# TUNA TRIP!!!



## AQUA HUNTRESS (May 23, 2008)

I met some really great guys here on the forum that took me out about 25 miles 3 weeks ago. They put me on the tuna! Tuna are just fun to catch, they were allaround 20 pounds. We also got some AJs, lane snapper, shark, chicken dolphin, bonita, kings, remoras. I couldn't believe the size of the steaks I was cutting off those tuna!


----------



## tailfisher (Oct 7, 2007)

You cant get much better than that from the fine folks on this forum, great looking tuna you caught. Im sure they will taste even better on the grill.


----------



## Deeplines (Sep 28, 2007)

Thanks for the report. Glad to see more BFT are coming in. 

Nice haul by the way.


----------



## bluffman2 (Nov 22, 2007)

thanks for the report......nice mess of fish you got there!


----------



## Eastern Tackle (Jul 6, 2009)

Very cool. Looks like a good catch.


----------



## User6882 (Feb 4, 2009)

nice catch :clap


----------



## Chris V (Oct 18, 2007)

Those are some stud blackfins. Great job


----------



## Bill Me (Oct 5, 2007)

Good deal. Trolling or chumming?


----------



## Ultralite (Oct 1, 2007)

good job! nice mess of fish...some good eats right there...


----------



## CATCH-ALL (Oct 6, 2009)

A.H. - nice haul of fish there. What make of catamaran is your friend's boat? 

BTW - who got stuck with the sushi detail?










Catch


----------



## AQUA HUNTRESS (May 23, 2008)

Its a 26'Glacier Bay, Awesome boat!! No sushi this time.



> *CATCH-ALL (11/1/2009)*A.H. - nice haul of fish there. What make of catamaran is your friend's boat?
> 
> BTW - who got stuck with the sushi detail?
> 
> ...


----------



## hebegb (Oct 6, 2007)

Nice haul!



Those Glacier Bays are nice boats, very stable to fish off.



Did ya'll chunk em up or troll?



Keep the reports coming.....


----------



## pelagicone (Jul 25, 2008)

:bowdown AWESOME CATCH :bowdown


----------



## hjorgan (Sep 30, 2007)

I will NOT make a red snapper joke ... too easy. 

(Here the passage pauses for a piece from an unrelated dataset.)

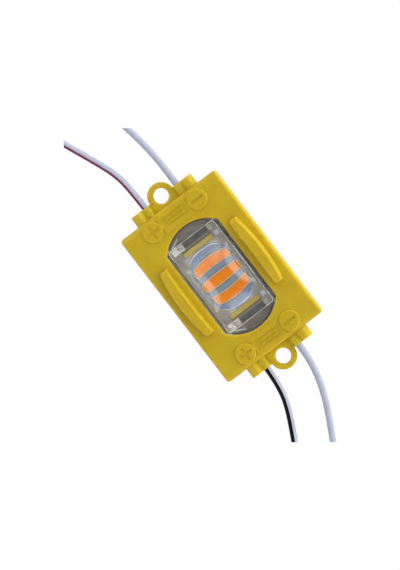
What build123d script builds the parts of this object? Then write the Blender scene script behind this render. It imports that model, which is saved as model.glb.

Nice catch - some folks diss the blackfins as "fishy" but I honestly can't tell the difference from YFTif they are bled properly.


----------



## GONU (Oct 3, 2007)

Nice catch you should try those as shashimee (don't know if that is spelled right) pretty tasty we make it with YFT and Wahoo out here all the time.


----------



## firerave (Nov 10, 2009)

Very Very Nice!! Looks like you had a great day. I went to South Florida this past weekend and couldnt do a thing. Winds were very strong. Looks like you had a fun time.


----------